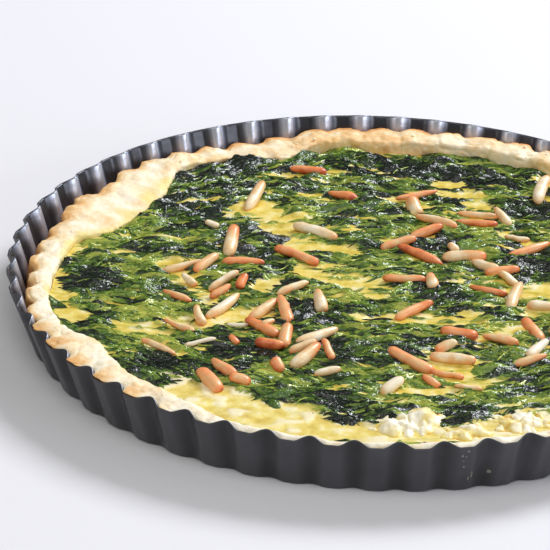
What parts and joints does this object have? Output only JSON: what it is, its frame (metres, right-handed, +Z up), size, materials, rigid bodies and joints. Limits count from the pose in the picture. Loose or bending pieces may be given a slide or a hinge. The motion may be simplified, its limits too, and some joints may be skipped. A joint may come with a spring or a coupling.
{
  "type": "spinach quiche",
  "caption": "Round spinach quiche with pine nuts in a shrunken shortcrust case, whole, in its own dark fluted tart tin.",
  "frame": {"origin": "middle of the tin's flat underside", "axes": "+Z up out of the open face, -Y towards the front of the dish, +X to the right"},
  "size_m": [0.28, 0.28, 0.0236],
  "materials": {
    "tin": "dark non-stick coating, baked on brown inside",
    "pastry": "baked shortcrust pastry, dry and pale with golden edges",
    "filling": "moist wilted spinach and set egg custard with toasted pine nuts"
  },
  "bodies": {
    "root": {"tin": "tin", "crust": "pastry", "filling": "filling"}
  },
  "joints": []
}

_What is being asked_: Please repeat the material above, word for word and in full.

_Task result_:
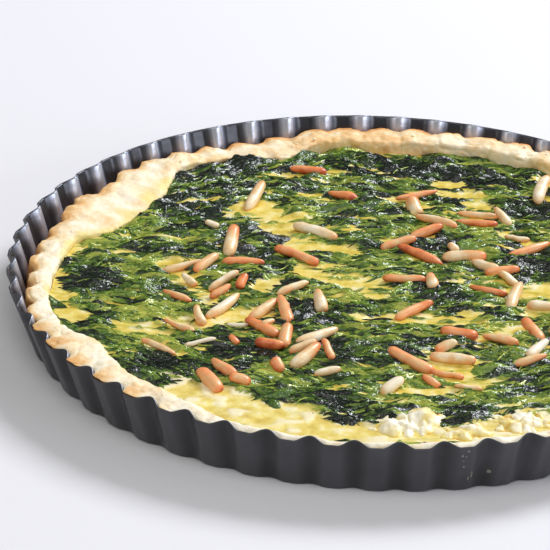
What parts and joints does this object have? Output only JSON: what it is, its frame (metres, right-handed, +Z up), size, materials, rigid bodies and joints. Limits count from the pose in the picture. Loose or bending pieces may be given a slide or a hinge. The motion may be simplified, its limits too, and some joints may be skipped. A joint may come with a spring or a coupling.
{
  "type": "spinach quiche",
  "caption": "Round spinach quiche with pine nuts in a shrunken shortcrust case, whole, in its own dark fluted tart tin.",
  "frame": {"origin": "middle of the tin's flat underside", "axes": "+Z up out of the open face, -Y towards the front of the dish, +X to the right"},
  "size_m": [0.28, 0.28, 0.0236],
  "materials": {
    "tin": "dark non-stick coating, baked on brown inside",
    "pastry": "baked shortcrust pastry, dry and pale with golden edges",
    "filling": "moist wilted spinach and set egg custard with toasted pine nuts"
  },
  "bodies": {
    "root": {"tin": "tin", "crust": "pastry", "filling": "filling"}
  },
  "joints": []
}